━━ DATA

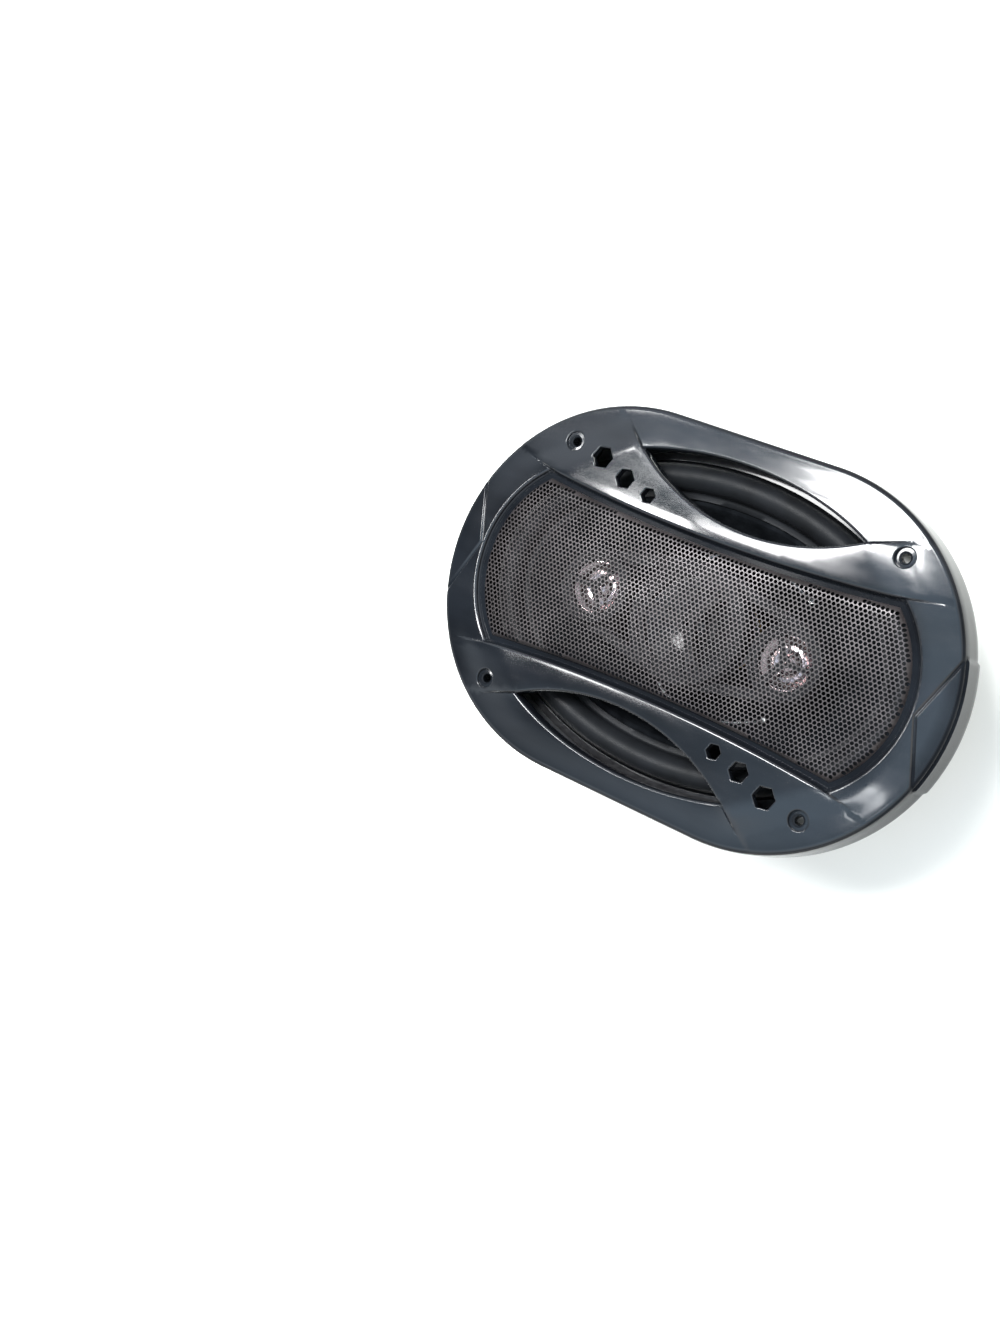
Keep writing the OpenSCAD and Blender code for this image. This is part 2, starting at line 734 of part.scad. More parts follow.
basket();
yoke();
magnet();
top_plate();
bridge_post();
post_screw();
bridge_screw();
spider();
surround();
surround_gasket();
bridge();
crossover_capacitors();
midrange_frame();
midrange_pot();
midrange_magnet();
midrange_guard();
tweeter_left_frame();
tweeter_left_pot();
tweeter_left_magnet();
tweeter_left_guard();
tweeter_right_frame();
tweeter_right_pot();
tweeter_right_magnet();
tweeter_right_guard();
terminal_board();
terminal_positive();
terminal_negative();
terminal_rivets();
tinsel_leads();
terminal_leads();
cone();
voice_coil_former();
voice_coil();
lead_eyelets();
midrange_cone();
midrange_coil();
tweeter_left_dome();
tweeter_left_coil();
tweeter_right_dome();
tweeter_right_coil();
grille_trim();
grille_mesh();
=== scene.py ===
"""Looks of the oval coaxial car speaker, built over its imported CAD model.

Shapes are worked out in millimetres and made in metres, in the frame of the CAD: origin at the centre of the
magnet's rear face, +X along the long axis, +Z out of the front.
"""
import json
import math

import bmesh
import bpy
import numpy as np
from mathutils import Matrix, Vector
from mathutils.geometry import delaunay_2d_cdt

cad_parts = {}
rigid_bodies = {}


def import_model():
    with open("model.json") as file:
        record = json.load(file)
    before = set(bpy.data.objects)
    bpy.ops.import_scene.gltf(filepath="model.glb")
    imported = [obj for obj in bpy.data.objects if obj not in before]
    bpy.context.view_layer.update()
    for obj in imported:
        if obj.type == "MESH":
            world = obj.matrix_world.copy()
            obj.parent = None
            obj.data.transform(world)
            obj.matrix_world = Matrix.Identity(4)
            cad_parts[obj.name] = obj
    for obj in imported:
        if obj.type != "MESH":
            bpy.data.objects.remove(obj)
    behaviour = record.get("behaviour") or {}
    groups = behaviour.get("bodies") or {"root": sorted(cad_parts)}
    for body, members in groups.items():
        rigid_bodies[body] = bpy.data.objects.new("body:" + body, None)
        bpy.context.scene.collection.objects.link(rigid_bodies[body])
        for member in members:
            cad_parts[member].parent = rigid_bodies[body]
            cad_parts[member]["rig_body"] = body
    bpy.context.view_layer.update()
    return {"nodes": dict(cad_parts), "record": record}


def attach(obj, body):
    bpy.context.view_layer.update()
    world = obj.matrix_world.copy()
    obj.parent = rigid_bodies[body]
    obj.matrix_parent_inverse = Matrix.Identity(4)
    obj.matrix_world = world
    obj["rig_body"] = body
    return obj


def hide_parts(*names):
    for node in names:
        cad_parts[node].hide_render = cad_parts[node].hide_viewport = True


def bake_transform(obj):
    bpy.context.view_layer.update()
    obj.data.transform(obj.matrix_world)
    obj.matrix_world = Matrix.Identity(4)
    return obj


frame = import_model()
NODES = frame["nodes"]
MM = 0.001

# ------------------------------------------------------------------ sizes, in mm

FLANGE_Z = 80.0
TRIM_Z = 100.0
BAND_Z = 98.4
UNDER_Z = 95.8
SKIRT_Z = 78.8
LIP_Z = 91.6
BOSS_Z = 80.4

TRIM_R = 85.2
TRIM_FLAT = 39.8
MESH_END_X = 52.0
MESH_END_R = 56.0
BOW_R = 785.0
BOW_Y = 822.4
LEDGE = 4.6
CRESCENT_AT = (13.3, 147.0)
CRESCENT_R = 101.5
CRESCENT_A = 109.0
CRESCENT_B = 73.0
CRESCENT_LIP = 1.4
SCREW_X = 82.0
SCREW_Y = 58.5
SCREW_R = 4.4
HOLE_R = 2.1
BOSS_R = 5.6
HEXES = [(-65.0, 55.6, 5.2), (-50.5, 50.0, 4.6), (-36.6, 46.4, 3.5)]
HEX_TURN = math.radians(9)
RECESS = 2.9
PROUD = 0.85
PROUD_ANGLE = 19.2
TAB_AT = (68.0, 68.2)
TAB_TURN = 8.4


# ------------------------------------------------------------------ materials

def new_material(name):
    mat = bpy.data.materials.new(name)
    mat.use_nodes = True
    tree = mat.node_tree
    return mat, tree, tree.nodes["Principled BSDF"]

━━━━

## REQUIREMENT
Exactly as written, return the lines from the line containing "tweeter_right_magnet();" through the line containing "before = set(bpy.data.objects)", both included.

## ANSWER FOR THIS EXERCISE
tweeter_right_magnet();
tweeter_right_guard();
terminal_board();
terminal_positive();
terminal_negative();
terminal_rivets();
tinsel_leads();
terminal_leads();
cone();
voice_coil_former();
voice_coil();
lead_eyelets();
midrange_cone();
midrange_coil();
tweeter_left_dome();
tweeter_left_coil();
tweeter_right_dome();
tweeter_right_coil();
grille_trim();
grille_mesh();
=== scene.py ===
"""Looks of the oval coaxial car speaker, built over its imported CAD model.

Shapes are worked out in millimetres and made in metres, in the frame of the CAD: origin at the centre of the
magnet's rear face, +X along the long axis, +Z out of the front.
"""
import json
import math

import bmesh
import bpy
import numpy as np
from mathutils import Matrix, Vector
from mathutils.geometry import delaunay_2d_cdt

cad_parts = {}
rigid_bodies = {}


def import_model():
    with open("model.json") as file:
        record = json.load(file)
    before = set(bpy.data.objects)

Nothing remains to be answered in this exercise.